浄土信仰については、天台宗を創立した最澄自身がその原初的な形態を日本に持ち込んでいたのであるが、十世紀の後半になると、その天台宗の中から、阿弥陀信仰を中核とする浄土教の動きが活発化した。空也上人による念仏や、良源によるもっと体系的な浄土教の運動がそれを先導した。

浄土教が普及した背景には、仏教の末法思想というものがあった。末法というのは、釈迦入滅後、正法、像法各千年間に続く一万年の時代をいうもので、それが藤原時代に始まるのだと意識された。この時代には、人々は阿弥陀を念じて称号を唱えることでしか救われないと感じ、死後の安楽を祈るために競って念仏を唱えた。こん時代に大量に作られた阿弥陀如来像は、念仏をささげる宗教的な対象として作られたのである。

したがって、この時代の仏像や彫刻類は、そうした人々の信仰と深いかかわりを持つことで、或る意味世俗的な雰囲気を帯びていた。

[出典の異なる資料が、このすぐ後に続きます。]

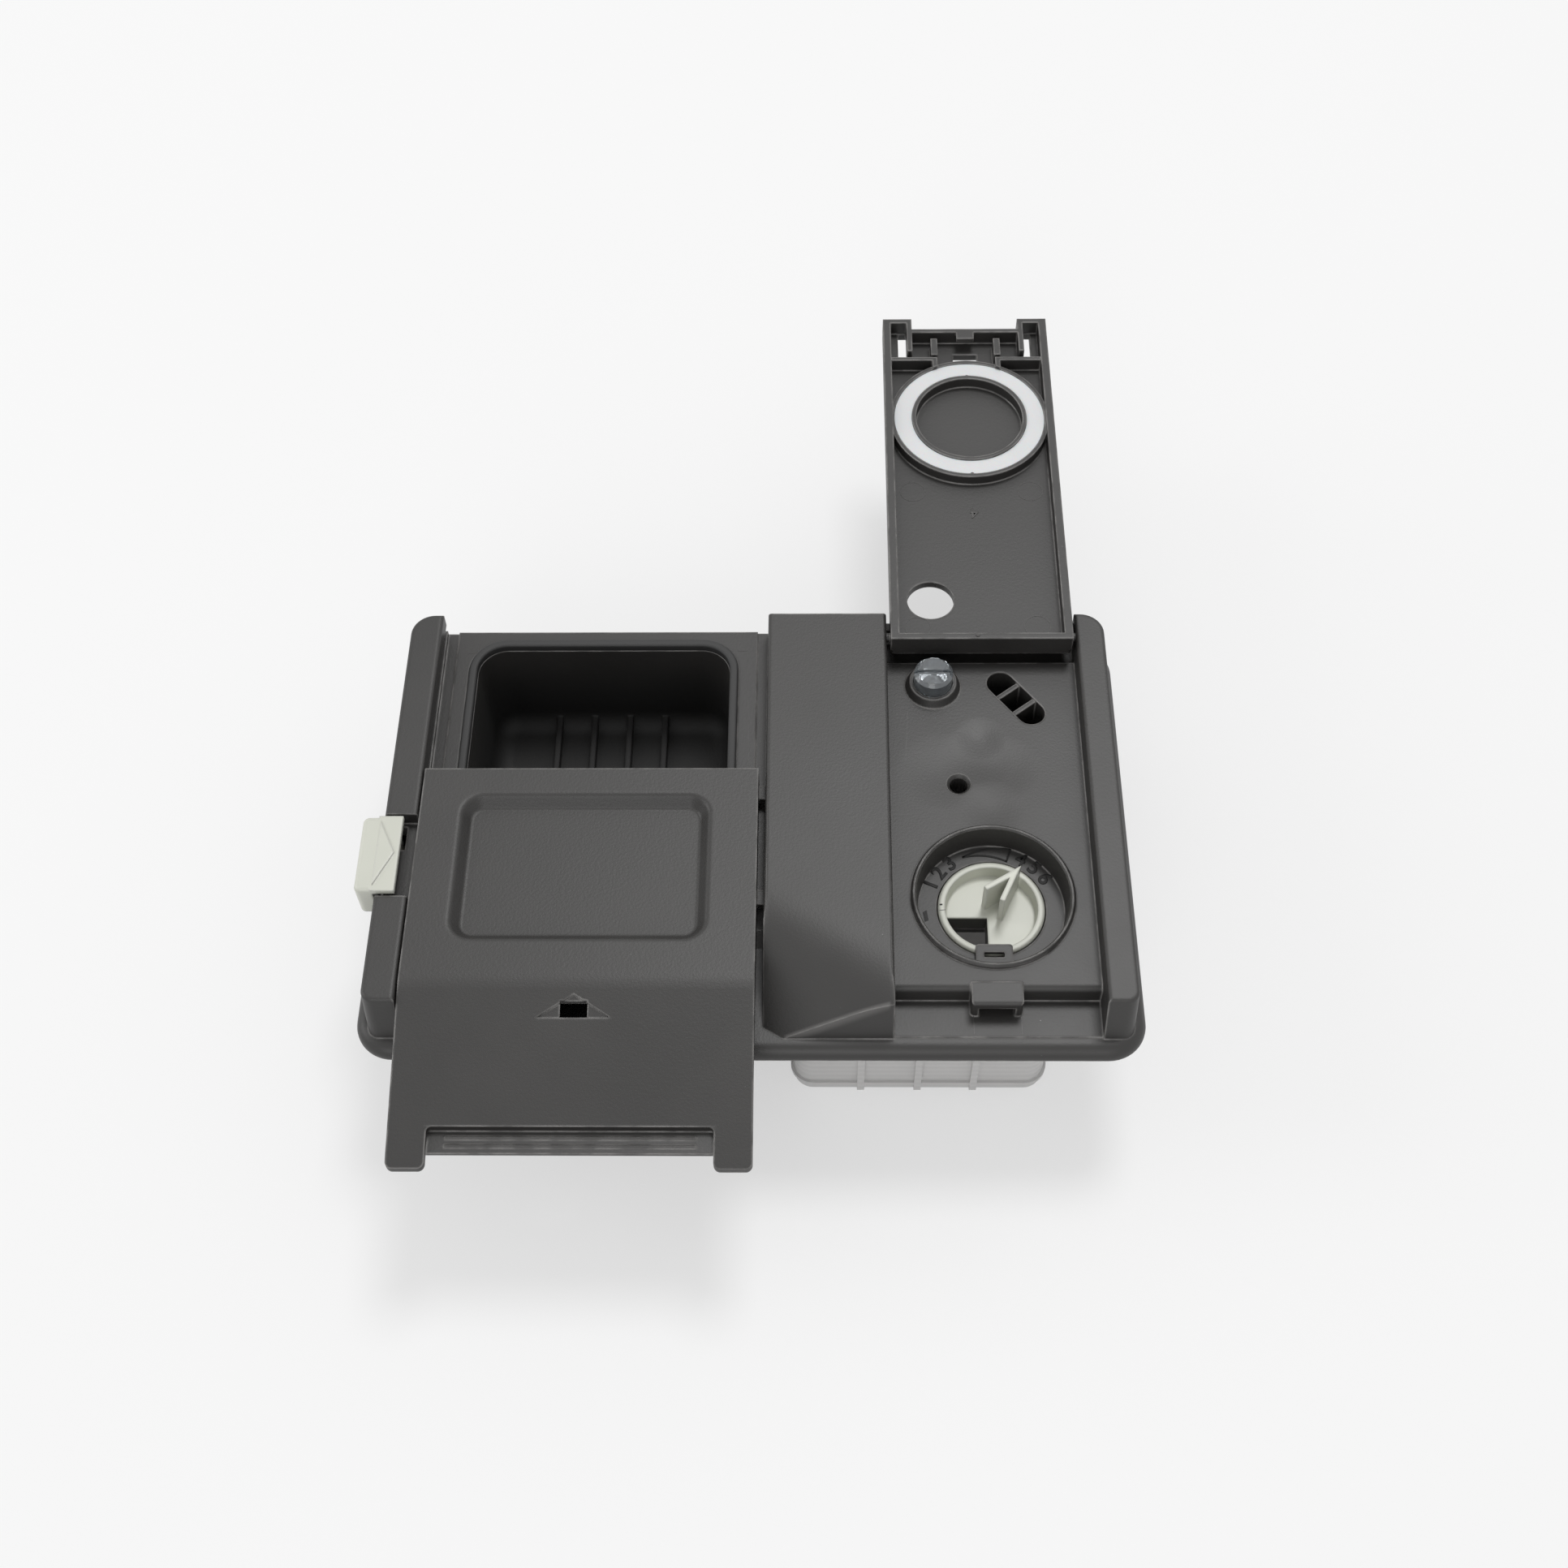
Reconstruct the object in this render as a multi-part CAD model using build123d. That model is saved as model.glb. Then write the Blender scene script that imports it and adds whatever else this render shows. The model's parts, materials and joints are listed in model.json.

密教以降、仏教が世俗化したといっても、まだまだ末端の民衆にまで浸透しなかったことに比べれば、この時代の仏教は大衆の間に広く、深く浸透したわけで、そうした大衆化が、仏像の中にも色濃く反映されるようになった。つまり、この時代の仏教は、大衆の日常生活の延長上に成立し、それにともなって仏像も、日常性の中での理想化を追求するようになった。

このような藤原時代の彫刻を前時代のそれと比較して、加藤修一は次のようにいっている。「飛鳥仏の精神性、天平仏の写実的な身体性、平安初期の肉感的超越性から、藤原仏の日常性の中での理想化に至る」

こうした動きは、仏教が大陸から伝来した外国の宗教として出発しながら、次第に日本人の心の中に受け入れられ、ついには一般大衆の心をつかむに及んで、世俗化・日常化したというふうに概括できる。

藤原仏の殆どすべては木彫りであり、しかも巨大なものが多い。平安時代初期からすでに木彫りが圧倒的になっていたが、藤原時代になると、それが巨大化したのである。その背景には寄木造の技法が普及した事情がある。藤原時代の初期までは一木作りが主流であり、したがって仏像の大きさも或る程度の規模に制限されざるを得なかったのが、寄木作りによって、その制限がなくなり、仏像も巨大化したわけである。もっとも、東大寺の大仏のような巨大さではなく、せいぜい丈六(4.8メートル)ほどであったが。

藤原彫刻の大成者として、定朝が有名である。定朝は仏師康尚の後継者として、主に道長の造営した法成寺の諸仏像を作ることに生涯の殆どを費やしたが、いまに残っているものは少ない。残っているものの中で最も重要な意義を持つのは平等院鳳凰堂の阿弥陀像である。この像を通じて伺われる彼の作風は、人間のリアルな姿をベースにしながら、それを最大限理想化しようとするもので、理想化された人間のイメージを感じることができる。それゆえ、精神性の強調とかデフォルメとかいったものは感じさせず、あくまでも現実の人間の延長としての如来の姿を感じることができる。それは見る人にとっては、浄土に生まれ変わった自分自身の姿でもあるのだ。

それ以前の彫刻類が、原則として仏師個人の勢作になるのに対して、定朝の場合には、多くの弟子を動員した共同制作という色合いを強くした。それは、一方では仏像が巨大化したことと、もう一方では、仏像に対する需要が飛躍的に増大したことを反映していると考えることができよう。